9. In listening to our critics and even in confronting gossips, we must be ready to forgive freely, “settling for” improved behavior, even when we’d like to hear a thorough-going apology.
10.In listening to our critics and even in confronting the worst gossip, we must be willing to listen for the “kernel of truth” that is probably there.; God uses even our carnal critics to change our lives and ministries.
11. Congregational meetings during times of conflict should be held only with great care and careful planning.; There is strength in numbers.; Allowing people who are behaving badly to “gang up on” a pastor or church leadership team in a congregational meeting is to court disaster.; Allowing people to sin by continuing on in their gossip or by “making charges” in congregational meetings is not doing them any favor; we are only enabling them to sin and throw away their future rewards.; We must not in any way reward people who have been talking with each other, signing petitions or holding secret meetings. The church is not a democracy and we are not holding “New England Yankee” town hall meetings. (I am not against “listening session,” information gathering meetings which do not reward gossip.)
12. Duly elected church leaders, by whatever title, should be respected and, generally speaking, followed, because of their office. Leaders who are inviting disrespect should be confronted in the spirit of Matthew 18, Ephesians 4 and Galatians 6. Charges against elders (and pastors are “elders who are paid to be old”) should be brought in accordance with I Timothy 5.
13. Church leaders must stand together. The NT picture is that of elders functioning as united teams. Elders who cannot stand with their brothers and stand by decisions they themselves were a part of making should resign gracefully.
14. Symbiotic (helpful to all concerned) solutions should always be prayerfully sought. Acts 6 gives us a wonderful example: there was murmuring. The murmuring probably wasn’t right (God dealt with this quite severely in OT times!) but since it was justified, or at least, the injustice behind it was so obviously justified (neglected widows) that the Apostles did not rebuke it, but went to work on a solution which resulted in a better church.
15. Leaders should always lead as servant-leaders of their congregations. We must make our decisions on the basis of what will be best for our followers. Congregations need leaders who have strong mandates to lead from their congregations; chaos and confusion result when leaders do not have the “coupons” they need to lead. Sometimes we leaders must move on, in love, so that we can get fresh starts and that our congregations can get fresh starts with leaders who have the ability to lead, even though we were blameless.

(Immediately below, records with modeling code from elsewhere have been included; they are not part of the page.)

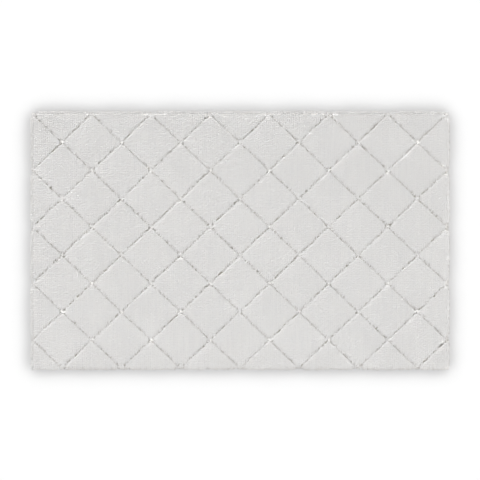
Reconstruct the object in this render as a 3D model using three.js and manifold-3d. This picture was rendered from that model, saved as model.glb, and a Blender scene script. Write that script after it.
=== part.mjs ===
// A tufted bath mat. Its cut pile stands in blocks, seven diamonds long and four and a half wide, on a
// ground cloth whose margins are folded under and stitched down. A poured anti-slip coating covers the
// underside and runs in between the two layers of the hem, and a care label is caught in one hem.
// Millimetres, +X along the mat, +Y across it towards its back edge, +Z up. The origin is on the floor,
// under the middle of the mat.

import * as THREE from "three";
import { mergeVertices } from "three/addons/utils/BufferGeometryUtils.js";
import Module from "manifold-3d";

// Overall size, measured over the pile
const MAT_LENGTH = 864;
const MAT_WIDTH = 533;
const CORNER_RADIUS = 10;

// Pile
const HALF_DIAMONDS_ALONG = 14; // even, so that both ends of the mat match
const HALF_DIAMONDS_ACROSS = 9; // odd, so that the front edge cuts the diamonds that the back edge leaves whole
const PILE_HEIGHT = 12;
const PILE_ROUNDING = 3; // chamfer round the top and the pinched foot of each block, under CORNER_RADIUS
const GROOVE = 5; // untufted strip between two blocks, square to it
const TIP_ROUNDING = 4; // how far from the tip of a diamond's flat top its rounding starts
const EDGE_ROW = 4; // the outermost row of tufts, which hangs over the folded edge

// Cloth, coating, seam and label
const CLOTH = 1; // one layer of ground cloth
const HEM_WIDTH = 14; // margin folded under
const FOLD = 1.5; // how far in from the edge the hem's two layers are one
const COATING_LIP = 0.5; // the coating's thickness in between the hem's layers
const COATING_CORNER = 3;
const THREAD_HEIGHT = 0.35;
const THREAD_WIDTH = 0.6;
const SEAM_INSET = 8; // from the folded edge to the middle of the seam
const SEAM_CORNER = 3; // radius of the seam's turns, to its middle
const LABEL_WIDTH = 36;
const LABEL_DROP = 48; // from the hem to the label's free end
const LABEL_THICKNESS = 0.5;
const LABEL_TAB = 4; // the part of the label that is caught in the hem
const LABEL_FROM_END = 130; // from the folded left edge to the middle of the label
const CLEARANCE = 0.3; // between pieces that touch

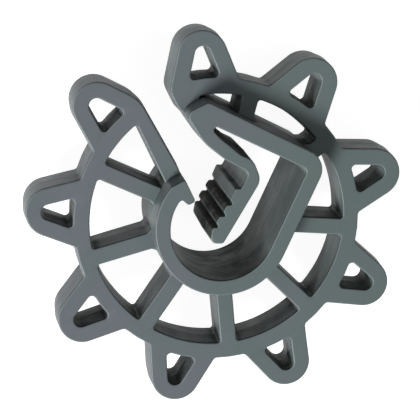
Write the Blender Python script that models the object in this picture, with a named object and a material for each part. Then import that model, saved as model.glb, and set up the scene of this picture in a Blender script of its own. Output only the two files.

16. With our propensity to sin and deceive ourselves (Jeremiah 17:9), all of us, pastors included, sometimes need rebuke and correction from those who are able to view our situations with a degree of objectivity which we do not have. One of the best reasons to have church fellowships is to provide pastors with a measure of accountability. All of us have reacted sinfully to our critics at one time or another.
17. In admonition, we do well to deal with behaviors, rather than what we believe to be the person’s motives (even if we know that we’re right about the person’s motives). It is safer for us – in light of I Corinthians 4:5 – and is less offensive to those we are seeking to help.